Hypothesis: mTORC1 activity sets the composition and release rate of extracellular vesicles (EVs), thereby tuning the balance between tissue‑level cooperation and cell‑autonomous survival. When mTORC1 is active, EVs are enriched in growth‑promoting cargos such as miR‑21, cyclin D1 mRNA, and phosphorylated AKT, reinforcing paracrine signals that support proliferation, differentiation, and extracellular matrix production—functions we interpret as the 'civilizational' mode of multicellularity. When mTORC1 is inhibited, EV cargo shifts toward stress‑responsive molecules including miR‑125b, HSP70, and LC3‑II, reflecting autophagic components and danger‑associated signals that promote cell‑intrinsic maintenance but reduce cooperative signaling. This shift explains why chronic mTOR suppression extends lifespan yet impairs wound healing and vaccine response: the tissue loses its ability to broadcast growth cues while retaining internal repair mechanisms. Intermittent or low‑dose rapamycin, which preferentially attenuates mTORC1 while sparing mTORC2, would preserve a mixed EV phenotype—enough cooperative cargo to sustain regeneration, yet sufficient stress cargo to limit damage accumulation. The hypothesis is testable by comparing EV isolates from young, old, and rapamycin‑treated mice under continuous versus intermittent dosing. Predictions: (1) continuous rapamycin reduces EV‑associated miR‑21 and increases LC3‑II relative to controls; (2) intermittent rapamycin restores miR‑21 to near‑baseline levels while keeping LC3‑II elevated; (3) functional assays show that serum from intermittently treated animals stimulates fibroblast proliferation more than serum from continuously treated animals, yet both suppress ROS production in stressed cells. Falsification would occur if EV cargo composition does not track mTORC1 activity as described, or if intermittent dosing fails to improve regenerative readouts despite maintaining the predicted EV signature.
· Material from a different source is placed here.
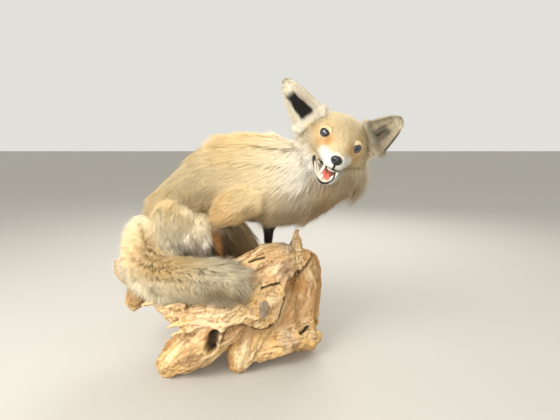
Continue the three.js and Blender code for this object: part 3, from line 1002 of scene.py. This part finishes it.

Mechanistically, mTORC1 phosphorylates the Rab GTPase‑activating protein TBC1D15, limiting Rab7‑active GTP and thereby biasing MVB formation toward exosomes rich in RNA‑binding proteins; inhibition leads to accumulation of active Rab7, promoting ILV loading of LC3‑II and HSP70. Additionally, mTORC1 suppresses neutral sphingomyelinase 2 (nSMase2) activity; its release upon inhibition raises ceramide, favoring ceramide‑rich microdomains that encapsulate stress‑laden cargos. These connections provide a direct biochemical route whereby the dial remodels EV content.